__Task details__: Set down each line from the one containing "mounting foot's face." to the one containing "bpy.data.objects.remove(obj)", inclusive, exactly as written and with nothing further.

__Given data__:
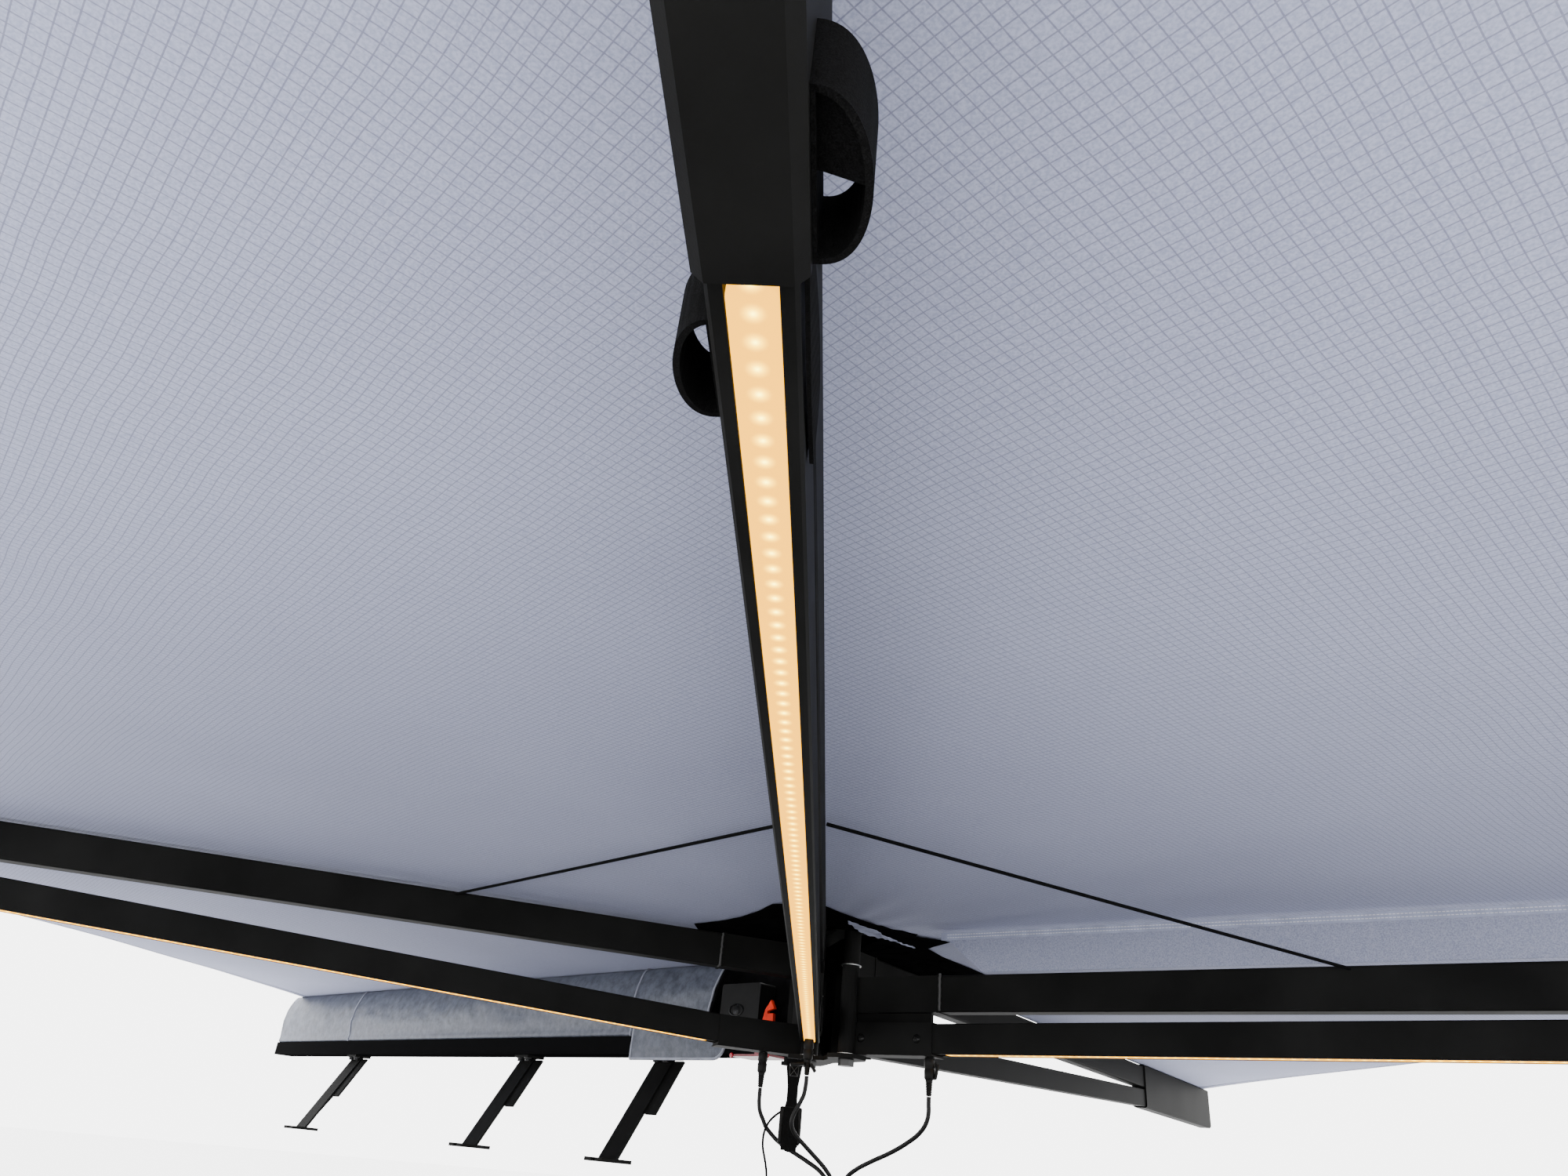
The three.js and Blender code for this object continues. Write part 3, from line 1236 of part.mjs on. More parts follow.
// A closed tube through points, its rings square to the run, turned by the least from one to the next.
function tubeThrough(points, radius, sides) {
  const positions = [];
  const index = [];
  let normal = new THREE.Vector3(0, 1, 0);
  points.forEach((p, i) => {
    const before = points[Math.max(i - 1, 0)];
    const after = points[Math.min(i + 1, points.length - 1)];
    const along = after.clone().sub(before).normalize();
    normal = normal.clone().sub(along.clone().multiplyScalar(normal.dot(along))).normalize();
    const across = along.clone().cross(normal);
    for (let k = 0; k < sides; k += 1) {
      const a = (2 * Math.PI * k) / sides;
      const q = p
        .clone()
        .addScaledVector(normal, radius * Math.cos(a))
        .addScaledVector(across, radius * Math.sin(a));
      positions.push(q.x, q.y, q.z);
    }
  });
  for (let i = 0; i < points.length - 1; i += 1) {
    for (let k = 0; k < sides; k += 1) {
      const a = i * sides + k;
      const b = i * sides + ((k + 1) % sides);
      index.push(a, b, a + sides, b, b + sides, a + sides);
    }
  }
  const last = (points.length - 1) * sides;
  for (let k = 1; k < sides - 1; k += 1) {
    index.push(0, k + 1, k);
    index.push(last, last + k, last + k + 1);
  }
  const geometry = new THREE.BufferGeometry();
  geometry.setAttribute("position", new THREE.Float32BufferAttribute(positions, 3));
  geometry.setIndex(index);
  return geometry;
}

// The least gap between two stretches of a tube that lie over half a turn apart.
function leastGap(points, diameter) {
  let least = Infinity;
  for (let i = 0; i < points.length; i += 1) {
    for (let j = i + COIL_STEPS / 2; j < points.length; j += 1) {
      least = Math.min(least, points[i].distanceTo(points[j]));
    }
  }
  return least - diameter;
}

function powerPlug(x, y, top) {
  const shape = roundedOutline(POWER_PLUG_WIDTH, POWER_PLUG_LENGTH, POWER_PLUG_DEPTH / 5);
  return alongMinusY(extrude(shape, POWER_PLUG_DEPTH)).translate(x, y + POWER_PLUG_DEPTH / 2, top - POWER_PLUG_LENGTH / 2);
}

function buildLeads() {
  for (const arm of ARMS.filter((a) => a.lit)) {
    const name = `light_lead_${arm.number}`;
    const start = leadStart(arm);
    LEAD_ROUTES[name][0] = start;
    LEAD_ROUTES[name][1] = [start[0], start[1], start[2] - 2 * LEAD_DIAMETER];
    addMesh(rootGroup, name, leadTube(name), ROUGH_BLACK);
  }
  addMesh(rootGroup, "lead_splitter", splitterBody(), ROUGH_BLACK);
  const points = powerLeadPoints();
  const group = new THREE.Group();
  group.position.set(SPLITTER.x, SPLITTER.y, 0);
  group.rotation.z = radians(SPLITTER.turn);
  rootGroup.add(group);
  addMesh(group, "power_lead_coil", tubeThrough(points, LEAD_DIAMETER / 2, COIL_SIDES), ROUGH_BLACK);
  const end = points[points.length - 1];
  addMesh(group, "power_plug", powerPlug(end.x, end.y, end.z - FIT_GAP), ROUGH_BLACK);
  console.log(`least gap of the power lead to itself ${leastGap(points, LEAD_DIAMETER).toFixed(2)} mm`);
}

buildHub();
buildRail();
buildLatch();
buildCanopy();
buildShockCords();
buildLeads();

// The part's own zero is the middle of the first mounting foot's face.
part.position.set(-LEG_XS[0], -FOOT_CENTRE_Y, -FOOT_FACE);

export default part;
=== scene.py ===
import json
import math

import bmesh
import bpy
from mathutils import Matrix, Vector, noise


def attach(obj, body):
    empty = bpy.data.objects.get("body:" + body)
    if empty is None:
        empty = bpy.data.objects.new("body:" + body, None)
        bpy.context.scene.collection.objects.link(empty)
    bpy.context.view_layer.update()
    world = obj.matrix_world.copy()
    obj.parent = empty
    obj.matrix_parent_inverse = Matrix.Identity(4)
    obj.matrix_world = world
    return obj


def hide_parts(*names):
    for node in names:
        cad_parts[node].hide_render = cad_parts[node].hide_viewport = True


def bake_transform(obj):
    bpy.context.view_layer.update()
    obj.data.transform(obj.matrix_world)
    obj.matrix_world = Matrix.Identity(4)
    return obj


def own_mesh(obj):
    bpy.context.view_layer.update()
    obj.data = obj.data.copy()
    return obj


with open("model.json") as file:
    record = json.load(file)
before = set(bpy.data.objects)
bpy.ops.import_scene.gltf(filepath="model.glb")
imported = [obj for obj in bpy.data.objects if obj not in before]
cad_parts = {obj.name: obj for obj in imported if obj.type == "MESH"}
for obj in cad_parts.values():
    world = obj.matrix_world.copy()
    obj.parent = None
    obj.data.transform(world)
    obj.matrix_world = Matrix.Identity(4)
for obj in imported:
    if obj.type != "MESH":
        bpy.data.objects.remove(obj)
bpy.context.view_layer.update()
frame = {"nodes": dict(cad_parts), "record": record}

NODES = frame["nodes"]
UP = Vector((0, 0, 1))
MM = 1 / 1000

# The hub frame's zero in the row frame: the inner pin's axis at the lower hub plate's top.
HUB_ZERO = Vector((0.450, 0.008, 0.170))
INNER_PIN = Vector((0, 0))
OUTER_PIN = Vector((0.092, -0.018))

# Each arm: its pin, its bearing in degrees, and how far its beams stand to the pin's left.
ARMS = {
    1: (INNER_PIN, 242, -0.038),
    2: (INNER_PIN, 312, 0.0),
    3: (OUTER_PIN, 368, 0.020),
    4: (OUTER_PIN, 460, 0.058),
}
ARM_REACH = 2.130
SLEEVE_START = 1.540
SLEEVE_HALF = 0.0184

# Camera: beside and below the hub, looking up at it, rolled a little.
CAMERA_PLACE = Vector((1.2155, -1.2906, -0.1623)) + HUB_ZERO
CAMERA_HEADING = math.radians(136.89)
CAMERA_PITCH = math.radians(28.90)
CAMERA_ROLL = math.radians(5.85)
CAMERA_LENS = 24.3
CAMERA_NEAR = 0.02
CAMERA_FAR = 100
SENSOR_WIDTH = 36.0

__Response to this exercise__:
// The part's own zero is the middle of the first mounting foot's face.
part.position.set(-LEG_XS[0], -FOOT_CENTRE_Y, -FOOT_FACE);

export default part;
=== scene.py ===
import json
import math

import bmesh
import bpy
from mathutils import Matrix, Vector, noise


def attach(obj, body):
    empty = bpy.data.objects.get("body:" + body)
    if empty is None:
        empty = bpy.data.objects.new("body:" + body, None)
        bpy.context.scene.collection.objects.link(empty)
    bpy.context.view_layer.update()
    world = obj.matrix_world.copy()
    obj.parent = empty
    obj.matrix_parent_inverse = Matrix.Identity(4)
    obj.matrix_world = world
    return obj


def hide_parts(*names):
    for node in names:
        cad_parts[node].hide_render = cad_parts[node].hide_viewport = True


def bake_transform(obj):
    bpy.context.view_layer.update()
    obj.data.transform(obj.matrix_world)
    obj.matrix_world = Matrix.Identity(4)
    return obj


def own_mesh(obj):
    bpy.context.view_layer.update()
    obj.data = obj.data.copy()
    return obj


with open("model.json") as file:
    record = json.load(file)
before = set(bpy.data.objects)
bpy.ops.import_scene.gltf(filepath="model.glb")
imported = [obj for obj in bpy.data.objects if obj not in before]
cad_parts = {obj.name: obj for obj in imported if obj.type == "MESH"}
for obj in cad_parts.values():
    world = obj.matrix_world.copy()
    obj.parent = None
    obj.data.transform(world)
    obj.matrix_world = Matrix.Identity(4)
for obj in imported:
    if obj.type != "MESH":
        bpy.data.objects.remove(obj)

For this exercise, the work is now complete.